June 17, 2019
Some composers of contemporary music see themselves as part of a tradition, recipients of the legacy of classical music. Their works may feature novel sounds and provocative concepts, but they nevertheless utilize standard Western notation and traditional ensembles.
With their Invented Instrument Duo, Paul Dresher and Joel Davel take a different tack. Formed in 2001, the duo has collaborated with instrument builders Don Buchla and Daniel Schmidt to explore new paths in sound and performance. Unseen/Unheard, the duo’s first full-length concerts in San Francisco, featured four invented instruments.
Dresher and Schmidt’s Hurdy Grande is constructed like a traditional hurdy-gurdy, with a wooden wheel that “bows” the strings. On the traditional instrument, one hand cranks the wheel while the other plays keys that vary the strings’ pitch. The Hurdy Grande operates with an electrically powered wheel and features a much larger scale length. Additionally, the instrument is amplified.

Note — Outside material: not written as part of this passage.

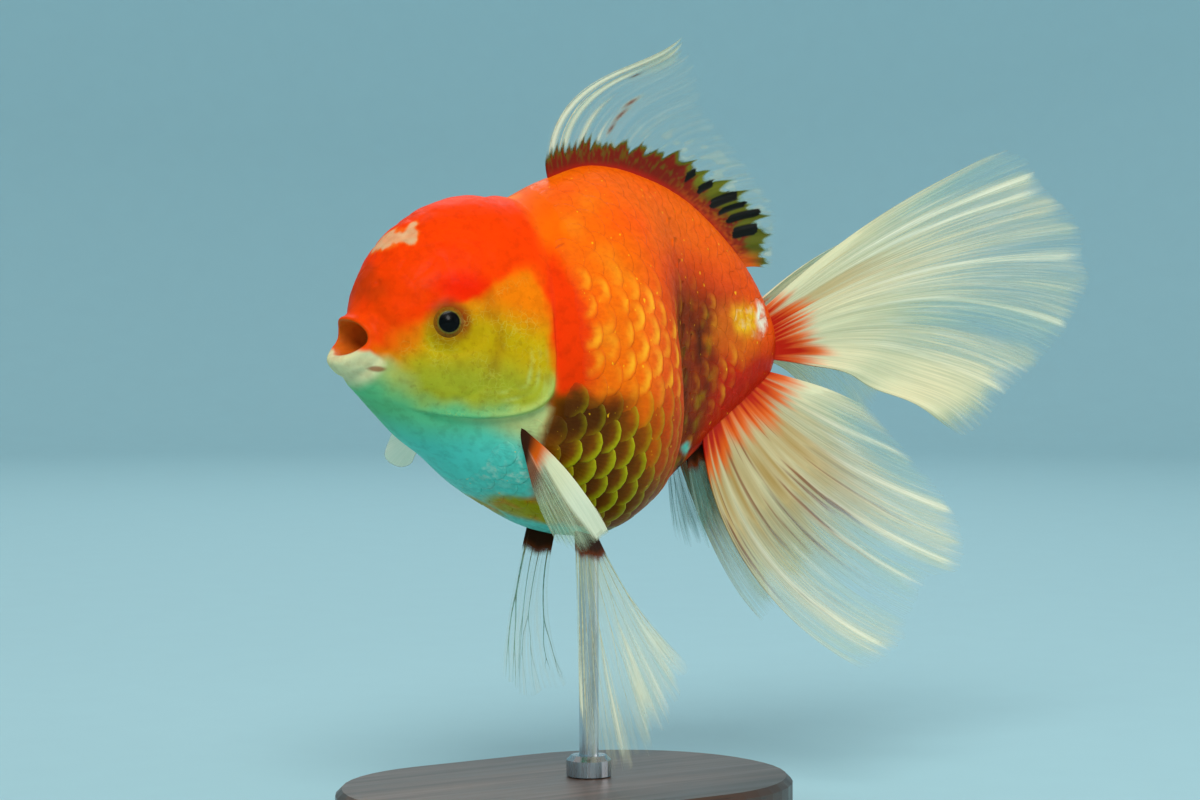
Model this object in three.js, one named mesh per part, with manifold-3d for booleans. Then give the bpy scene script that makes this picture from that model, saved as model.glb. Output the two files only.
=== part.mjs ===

Don Buchla’s Marimba Lumina resembles the acoustic marimba but uses electronic mallets and bars to trigger sounds. As one of its co-creators, Joel Davel has an impressive command of the instrument.
Featured on three of the program’s four pieces, the Marimba Lumina provided kaleidoscopic variety. In Dresher’s Glimpsed from Afar, Davel used the instrument to process acoustic sounds with digital effects, trigger a massive library of sampled drums, and play a synthesizer.
Glimpsed from Afar also featured another Dresher/Schmidt creation, the Quadrachord. At nearly 14 feet long, its strings are tuned to phenomenally low pitches. One feature of this huge scale, as Dresher points out, is the wide spacing of its harmonic nodes.
On a violin’s strings, the higher pitches of the harmonic series are separated by millimeters or less, rendering them difficult to play with accuracy. The Quadrachord’s harmonics are spread out like piano keys, and Dresher put them to fascinating use. Beautiful harmonic chords rang from the instrument, oddly tuned but enchantingly resonant.
Part composition and part comedy sketch, Joe Davel’s Out of Thin Air uses the Buchla Lightning, a wireless electronic instrument consisting of two wands which transmit infrared light to a sensor. By varying the wands’ position and acceleration, the performer can control electronic or sampled sounds.
Out of Thin Air is a theatrical journey in which the performer attempts to master an instrument with ever-changing parameters. Curiosity leads to enjoyment and then frustration as the instrument’s sounds metamorphose, control slipping from the performer’s fingers as quickly as it arrived.
Davel’s inventiveness was endless. At times the wands became mallets, beating the skin of a virtual drum. One wand transformed into a giant plectrum, brushing against the strings of an imaginary guitar. Davel later became a conductor, the wand his baton, starting and stopping samples of a disco track with a flick of the wrist.
The slapstick routine of feigning surprise and frustration at the Lightning’s responses grew tiresome toward the end of the piece, but overall the comedy was effective. Davel’s program notes mention that the piece contains music intended for choreographer Allyson Greene; indeed, an alternate version of Out of Thin Air would be captivating in the hands of a virtuoso dancer.
Dresher’s Three for Two, with video by Naomie Kremer, had its world premiere at the Saturday evening performance. Davel took advantage of the Hurdy Grande’s amplification by placing strings of beads on the instrument’s body as Dresher played. The beads’ amplified vibrations were mirrored in Kremer’s video, which featured heavily-processed photographs and footage of the invented instruments.
The sound was mixed well throughout the concert, with both electronic and amplified acoustic elements clear and balanced; however, the volume was sometimes overwhelming, especially the lowest frequencies in the subwoofers. Occasionally I found it necessary to plug my ears to avoid pain.
Most impressive was the duo’s tight control over time and structure. It would have been easy enough for Dresher and Davel to rely on the spectacle of their invented instruments and present a two-hour jam session. Instead, they presented four rigorous and well-rehearsed pieces, the improvisational elements carefully controlled to add spontaneity.